**GIVEN EXERCISE:** Check each line of the material below, and copy it if it holds the string "caption".

**GIVEN INFORMATION:**
○ ○ ○

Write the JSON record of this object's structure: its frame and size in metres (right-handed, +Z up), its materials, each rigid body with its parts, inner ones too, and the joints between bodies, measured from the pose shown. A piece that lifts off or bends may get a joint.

○ ○ ○

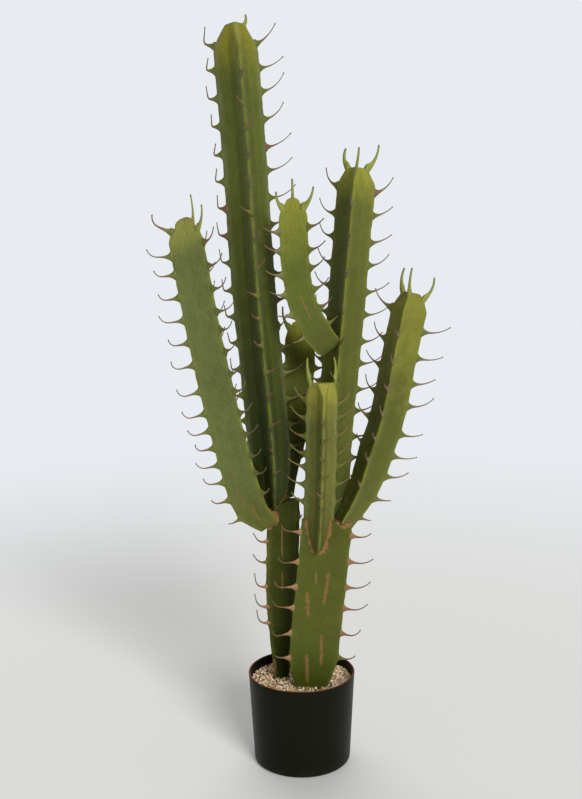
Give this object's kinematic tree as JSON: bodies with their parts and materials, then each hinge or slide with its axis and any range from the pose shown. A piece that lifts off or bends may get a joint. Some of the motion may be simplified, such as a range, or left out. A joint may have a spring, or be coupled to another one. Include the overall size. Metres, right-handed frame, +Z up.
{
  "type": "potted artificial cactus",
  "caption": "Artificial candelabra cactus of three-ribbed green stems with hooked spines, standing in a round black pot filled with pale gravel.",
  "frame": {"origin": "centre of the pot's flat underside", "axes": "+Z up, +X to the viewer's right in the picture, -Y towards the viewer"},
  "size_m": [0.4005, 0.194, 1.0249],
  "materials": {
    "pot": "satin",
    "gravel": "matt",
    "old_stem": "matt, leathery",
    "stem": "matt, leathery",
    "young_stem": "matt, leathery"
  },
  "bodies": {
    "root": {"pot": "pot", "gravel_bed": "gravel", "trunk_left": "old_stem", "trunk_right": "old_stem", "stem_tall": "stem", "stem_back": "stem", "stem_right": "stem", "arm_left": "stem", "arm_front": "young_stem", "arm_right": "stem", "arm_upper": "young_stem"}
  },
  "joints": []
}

○ ○ ○

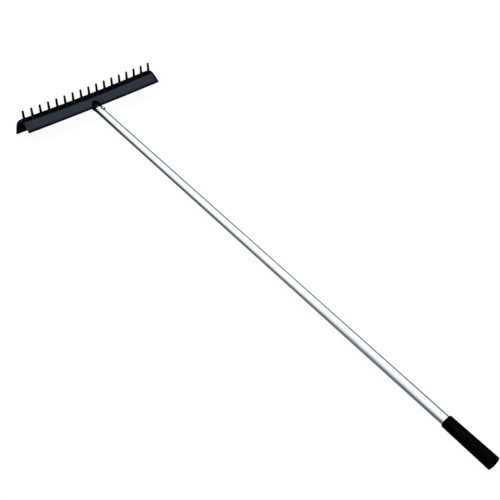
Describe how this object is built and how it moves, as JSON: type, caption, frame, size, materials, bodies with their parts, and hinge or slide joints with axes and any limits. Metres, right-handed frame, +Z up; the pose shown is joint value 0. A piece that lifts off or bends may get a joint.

○ ○ ○

**ANSWER TO THE TASK:**
  "caption": "Artificial candelabra cactus of three-ribbed green stems with hooked spines, standing in a round black pot filled with pale gravel.",
Describe how this object is built and how it moves, as JSON: type, caption, frame, size, materials, bodies with their parts, and hinge or slide joints with axes and any limits. Metres, right-handed frame, +Z up; the pose shown is joint value 0. A piece that lifts off or bends may get a joint.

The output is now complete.